Memory vendors conventionally provide aggregated power numbers [13] along with standard formulas [14] to characterize their products' power consumption, as a function of the expected workload [15]. Unfortunately, these models are insufficient to estimate the benefits of 3D stacked DRAM. Indeed, for analyzing the above four scenarios, it is necessary to isolate, at least, the contribution of the DRAM transceivers from the other memory die internal functional blocks. Also, it is required to include the power consumption of the attached data and command bus as a function of the different command states and interface physical configurations (see Figure 3).

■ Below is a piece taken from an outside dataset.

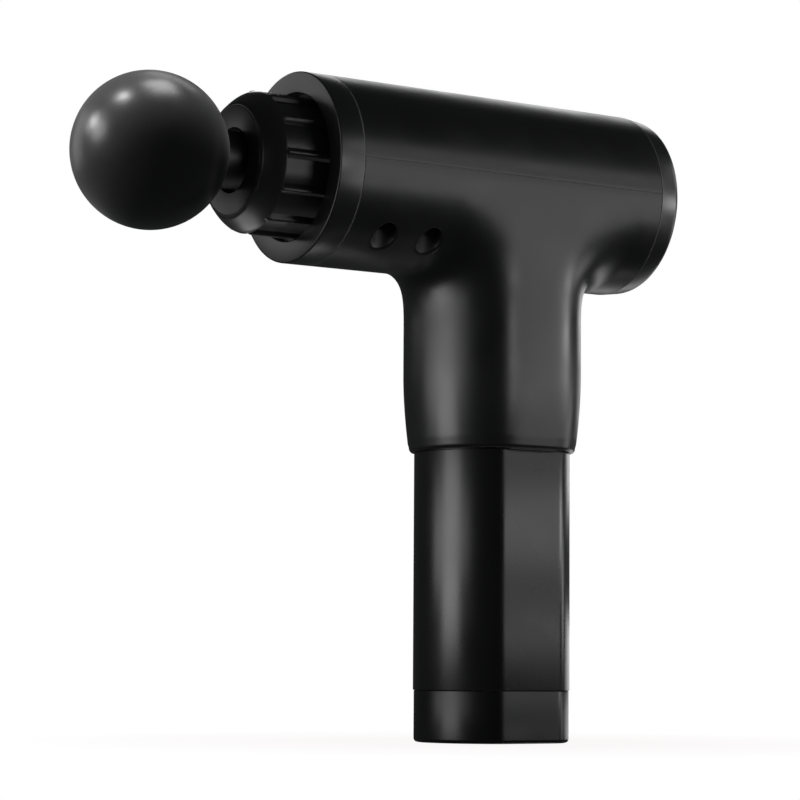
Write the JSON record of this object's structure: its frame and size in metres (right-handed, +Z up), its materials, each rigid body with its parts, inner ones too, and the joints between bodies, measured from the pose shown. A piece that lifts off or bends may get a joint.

Figure 4. Input-output of the micro-architectural power model (a) and detailed steps for internals (b) and bus(c) power calculations

Therefore, we have developed a micro-architectural power model of the DRAM, including the communication bus to the logic die (see Figure 4a).

The model provides a breakdown of power use for the internal functional blocks, taking into account the memory state and workload requirements. It is parameterized to (1) type of interchip interconnect (PCB vs. TSV), (2) presence of SSTL-I terminations on the bus wires, (3) I/O transceiver circuit style (SSTL vs. CMOS), (4) the data bus width of the DRAM and (5) DRAM protocol (DDR vs. SDR). Other inputs include typical usage currents (Iddx) and usage statistics (see Section V on how to collect these numbers). The model consists of two parts: (1) communication bus power estimation and (2) internal power estimation, i.e. all major contributors to power on a DRAM chip. Both are discussed in detail below.

## A. Internal power of an SDRAM

The three steps of our power model are depicted in Figure 4b. Our model starts from the currents specified in a typical commercial SDRAM datasheet (the Iddx currents). From here we break up these currents into the contributions of the single internal DRAM components, using distribution percentages from a DRAM manufacturer. We model the following architectural micro-blocks: (1) address registers, (2) command decoding & control logic, (3) row address path, (4) column address path, (5) memory array, (6) data path, (7) supply voltage generators, (8) DLL. Having this detailed power breakdown, it becomes feasible to extrapolate how architectural changes impact the DRAM power. For instance, consider that we want to estimate the activation/precharge power of a memory with twice the page size. For this purpose, we will take the Idd0 current from the data sheet (e.g., 77mA). By applying one possible distribution percentage for the array (40%), we obtain how much current sinks in this component (30.8mA). Scaling this number linearly for larger page sizes, we obtain the final array current of 61.6mA. Similarly, we scale the power consumption for the other internal components of the DRAM. Thereafter, these numbers can be aggregated again into the scaled Idd0 figure and/or used for estimating the power for active-precharge energy (both for static and dynamic power). For the latter, we reuse the formulas presented in [14]. Finally, and again similar to [14], we de-rate these power figures with the usage statistics of the application under test.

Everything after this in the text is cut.